William Turner and Sir Edwin Landseer produced fairy paintings, suited to the fairy craze of the Victorian period. Fairy painting was also used by some painters to explore immoral motifs under the cloak of Fine At: nudity, heresy, drugs and violence. Christopher Woods describes the fairy nudes of John Simmons as "bunny girls of the Victorian era" in his book "Fairies in Victorian Art".


John Simmons (1823-1876), "Titania"

Later fairy painting lived on in book illustrations during the so-called Golden Age of Book Illustration. This centered around children and children's stories like Peter Pan, Dew-drops of Fairyland, The reign of King Herla, Andrew Lang's Fairy Book series and The Water Babies.  Famous illustrators who worked with the fairy theme are Arthur Rackham, Edmond Dulac, Warwick Goble, Kay Nielsen, Margaret Tarrant, H.G. Ford and many others.

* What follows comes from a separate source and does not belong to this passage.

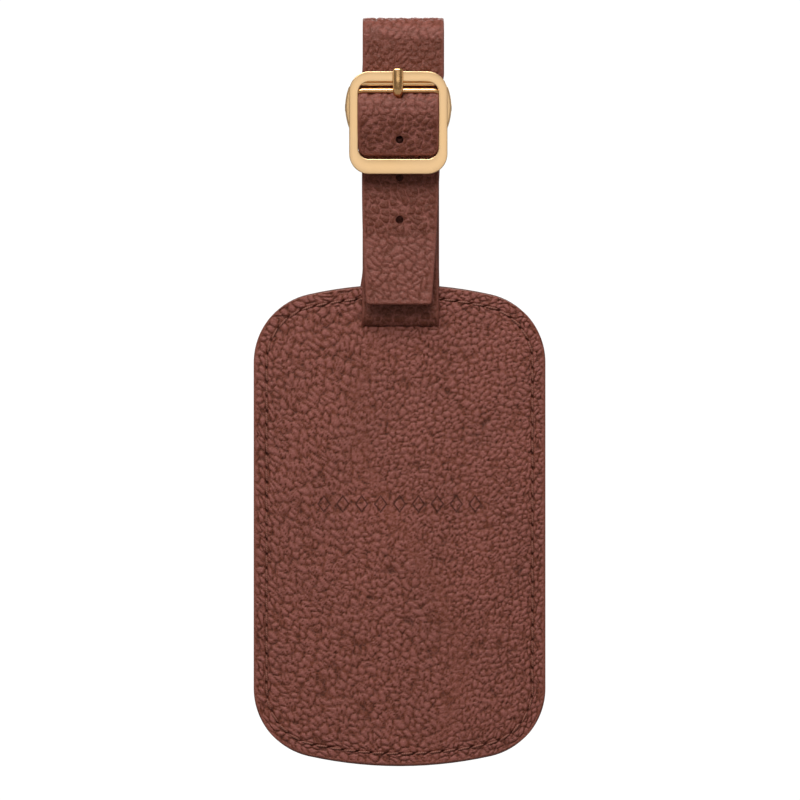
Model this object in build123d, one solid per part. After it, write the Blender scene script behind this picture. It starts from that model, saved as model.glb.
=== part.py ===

The fairy craze of the post-Victorian time even resulted in the "Cottingley Fairies affair", that involved as famous an author as Sir Arthur Conan Doyle. In 1917 and 1918 two young girl cousins took photographs of themselves with fairies and goblins they had apparently met by a stream beyond the garden. Those photos and others they took later were subsequently publicised and examined by photographic experts as well as spiritualists. Arthur Conan Doyle, who was a spiritualist himself, got very interested in the story. He was convinced that the sightings and photographs were genuine and in 1920 he wrote an article about it. Much later the photographs were pronounced to be fakes and the two girls, now in their seventies and eighties, gave conflicting statements about the fairy sightings and photographs.
The photographs and two of the cameras used are on display in the National Media Museum in Bradford.

Victorian fairy painting mainly has its background in literature: William Shakespeare (eg Midsummer Night's Dream and The Tempest), John Milton, Hans Christian Andersen, the brothers Grimm as well as traditional folklore have provided the basis for motifs, decoration and scenes. It can not really be called a "movement" of art, but was a distinct streak during the Victorian period. Victorian fairy paintings were, however, special in the way that they did combine phantastic motifs with a naturalistic and realistic style of painting, which, according to Christopher Wood in his book "Victorian Fairy Painting", p. 11, gave them a "strange and, at times, disturbing intensity". After 1850 there was more independency of the literary inspiration to be found in fairy paintings, but it is important to take into account fairy literature in order to understand the context of Victorian fairy painting.